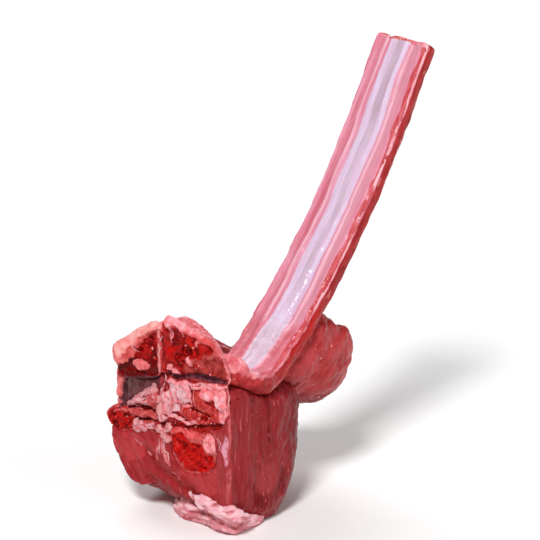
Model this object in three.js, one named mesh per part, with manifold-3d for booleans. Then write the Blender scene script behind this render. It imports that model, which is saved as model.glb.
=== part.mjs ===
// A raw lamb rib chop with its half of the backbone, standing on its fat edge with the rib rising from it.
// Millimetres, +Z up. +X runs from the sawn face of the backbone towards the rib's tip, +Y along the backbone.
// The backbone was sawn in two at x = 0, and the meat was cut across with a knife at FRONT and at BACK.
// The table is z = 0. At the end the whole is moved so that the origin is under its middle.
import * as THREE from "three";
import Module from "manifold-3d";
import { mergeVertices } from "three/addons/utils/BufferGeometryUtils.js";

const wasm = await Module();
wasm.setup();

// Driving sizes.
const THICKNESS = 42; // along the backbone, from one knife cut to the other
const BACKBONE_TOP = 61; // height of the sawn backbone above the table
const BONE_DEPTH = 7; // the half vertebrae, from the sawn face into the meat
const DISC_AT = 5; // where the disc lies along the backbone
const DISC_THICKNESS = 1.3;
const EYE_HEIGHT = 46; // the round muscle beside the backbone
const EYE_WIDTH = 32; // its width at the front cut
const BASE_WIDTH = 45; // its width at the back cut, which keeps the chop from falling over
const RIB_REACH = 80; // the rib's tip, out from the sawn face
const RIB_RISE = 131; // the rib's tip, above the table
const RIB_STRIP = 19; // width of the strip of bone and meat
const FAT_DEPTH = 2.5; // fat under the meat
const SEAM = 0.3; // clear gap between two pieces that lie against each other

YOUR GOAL
Quote verbatim the opening lines of the listing above, ending with the line where "wasm.setup();" appears; include both endpoints and nothing more.

RESULT OF THE EXERCISE
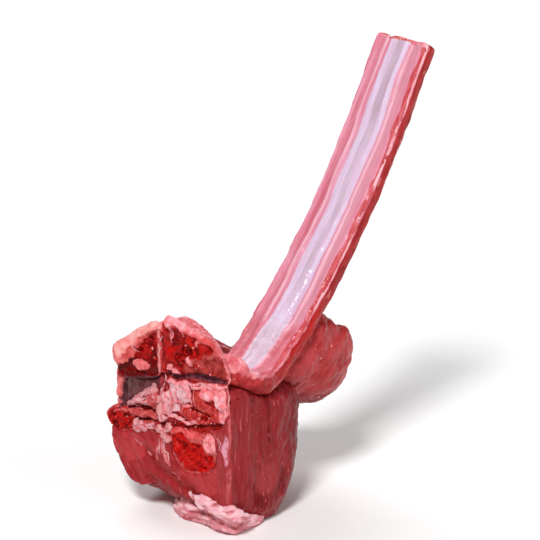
Model this object in three.js, one named mesh per part, with manifold-3d for booleans. Then write the Blender scene script behind this render. It imports that model, which is saved as model.glb.
=== part.mjs ===
// A raw lamb rib chop with its half of the backbone, standing on its fat edge with the rib rising from it.
// Millimetres, +Z up. +X runs from the sawn face of the backbone towards the rib's tip, +Y along the backbone.
// The backbone was sawn in two at x = 0, and the meat was cut across with a knife at FRONT and at BACK.
// The table is z = 0. At the end the whole is moved so that the origin is under its middle.
import * as THREE from "three";
import Module from "manifold-3d";
import { mergeVertices } from "three/addons/utils/BufferGeometryUtils.js";

const wasm = await Module();
wasm.setup();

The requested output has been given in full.